Thought leadership from the most innovative tech companies, all in one place.

Python for Interviewing: An Overview of the Core Data Structures

Must-know data structures to kill your interview!

Photo by Mark Rabe on Unsplash

Photo by Mark Rabe on Unsplash

Introduction

Algorithms & Data Structures interviews are notoriously difficult. Coming up with an optimal approach to a problem is already time-consuming. So, if you become stuck on the implementation, you may not even finish the problem! As a result, understanding how to use each of the core data structures and knowing the Python-specific caveats about them will make the implementation seamless.

Agenda

Stack

Photo on holycoders

Photo on holycoders

To recap, a stack allows us to push and pop elements of the top, and get the top element in O(1) time. Though there isn’t an explicit stack class in Python, we can use a list instead.

We can use append and pop to add and remove elements off the end in amortized O(1) time (Time Complexity). Python lists are implemented as dynamic arrays. Once the array is full, Python will allocate more memory for a larger array and copy the old elements to it. Since this reallocation doesn’t happen too often, append will still be O(1) in most cases.

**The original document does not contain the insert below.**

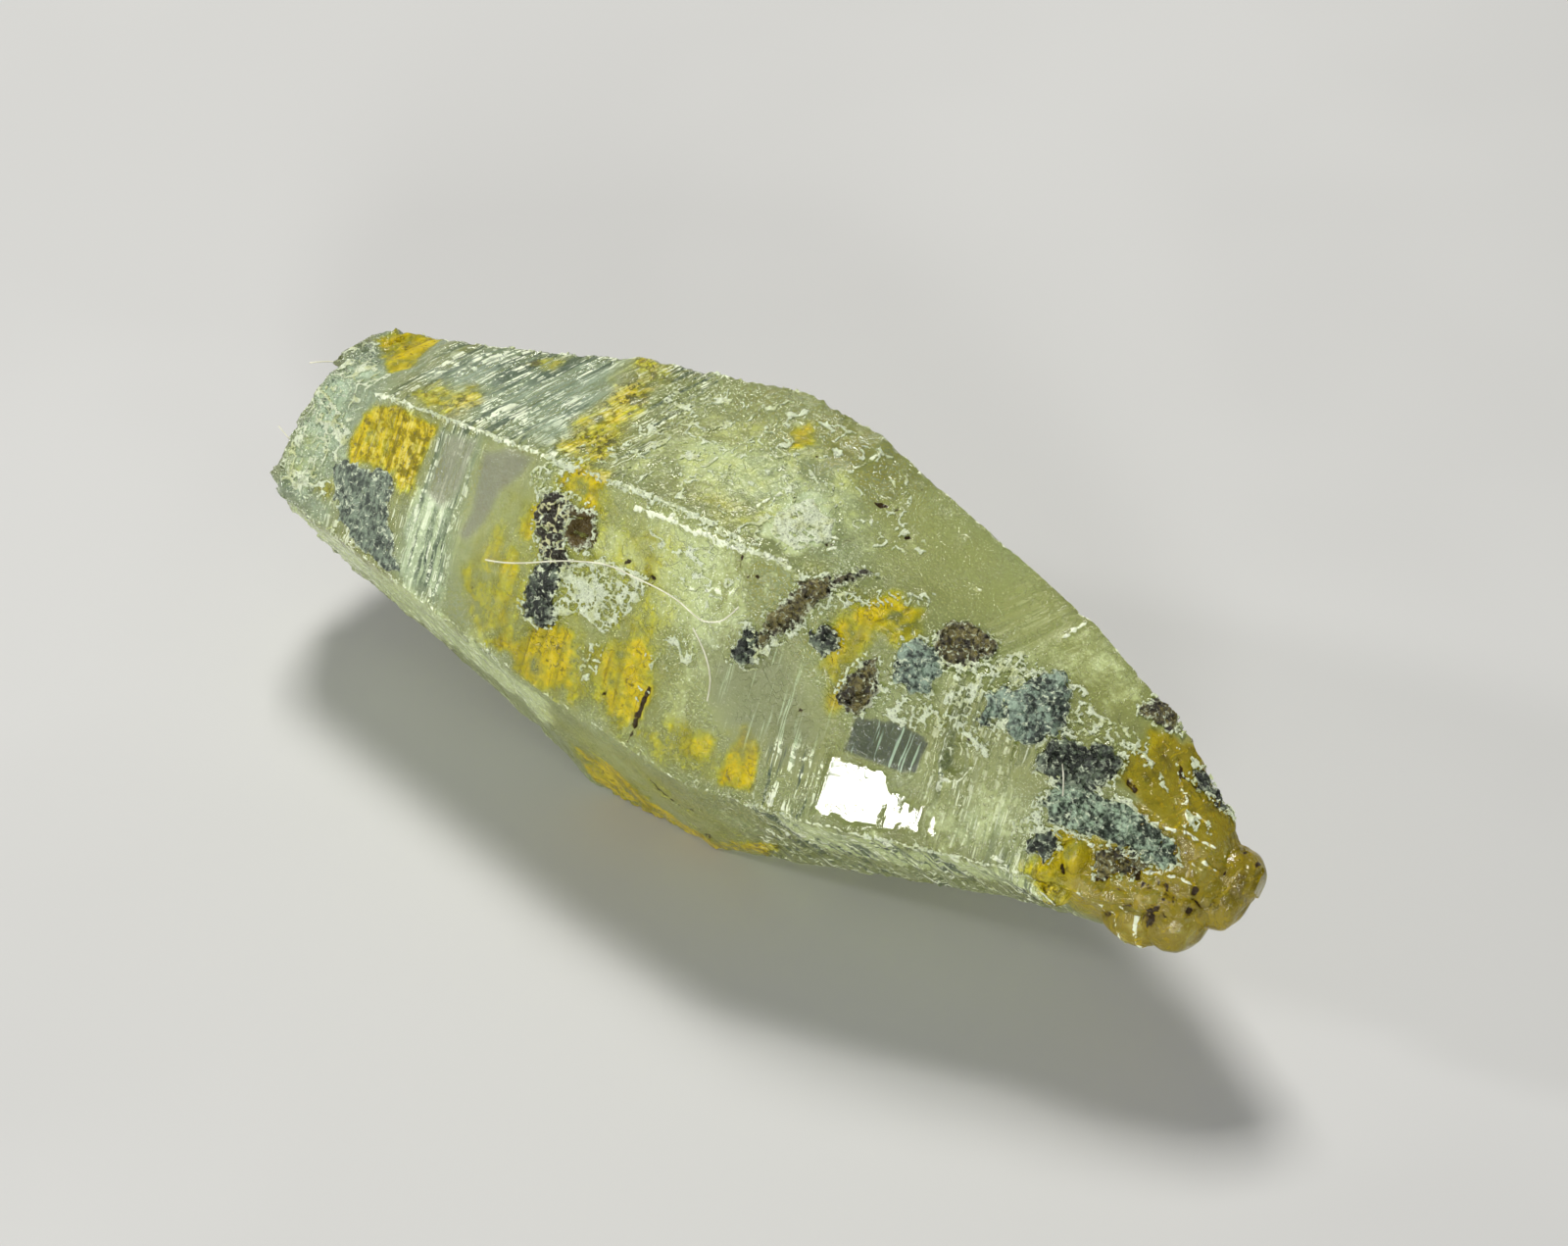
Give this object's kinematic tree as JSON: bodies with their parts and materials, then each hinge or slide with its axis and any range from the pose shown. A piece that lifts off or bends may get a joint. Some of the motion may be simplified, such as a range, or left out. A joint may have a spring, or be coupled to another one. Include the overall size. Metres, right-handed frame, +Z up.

Also, we can index into the list with -1 to get the last element in a list. Basically, the end of the list will be the “top of the stack”.

Queue

Photo by Adrien Delforge on Unsplash

Photo by Adrien Delforge on Unsplash

Using a stack is simple, but what if we wanted to process data in FIFO (First In First Out) order. In the collections package, Python provides deque, a double-ended queue class. With deque, we can insert and remove from both ends in O(1) time. The deque constructor takes in an iterable: we can pass in an empty list to create an empty deque.

from collections import deque

queue = deque([])

The main methods are append, appendleft, pop and popleft. As the names suggest, append and pop will add and remove elements from the end, whereas appendleft and popleft do the same at the front. In order to emulate a queue, we add from one side and remove from the other.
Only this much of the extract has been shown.